Despite the vehemence of his repudiations however, Stone’s public declarations and cinematic position on war and empire have never simply aspired to isolationism. He is not a pacifist. He does not advocate disengagement from the threat of international terrorism in the modern age; but he does see the US administration’s tendency towards militaristic solutions as ultimately self- defeating. Its intelligence gathering, as events in the 2010s gave testimony to, covered an ever- increasing multitude of confusing sins, much of these encapsulated in Stone’s latest film, Snowden (2016). Of course, his history as a decorated combat veteran looms large in his politics and attitude to conflict and it is easily forgotten that this has made him a difficult target for critics who normally would lambast their adversary for a pretender’s ignorance in such matters.
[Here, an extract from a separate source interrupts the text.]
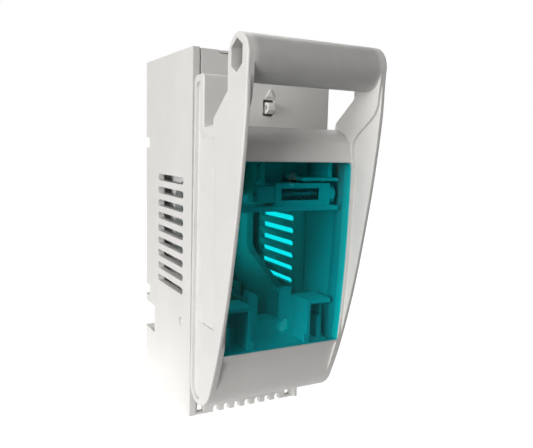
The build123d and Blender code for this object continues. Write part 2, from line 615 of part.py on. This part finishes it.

With Stone, his military record cannot even begin to entertain such criticism. Neither boastful nor contrite about this past, he has used it to construct a critique of foreign policy that no one else in Hollywood could come close to emulating. Indeed, war is the central mantra of almost all that Stone does, in his films and life. The battle to craft images and meaning is no easier, or less challenging, than it was when he started making films, and his dogged application to the task belies nothing less than a personality forged in war.
Off-set, his perspective has also been affected more than any other filmmaker by a society long geared for conflict: a country that has come to know war almost as an extension of its being, from the Cold War to the ‘War on Terror’. Why that should be so has been Stone’s rallying call from the moment he stepped back on American soil from Vietnam in November 1968, became the defining mantra of his films in the 1980s and ‘90s; and has become an increasingly urgent question for him in the years since 9/ 11.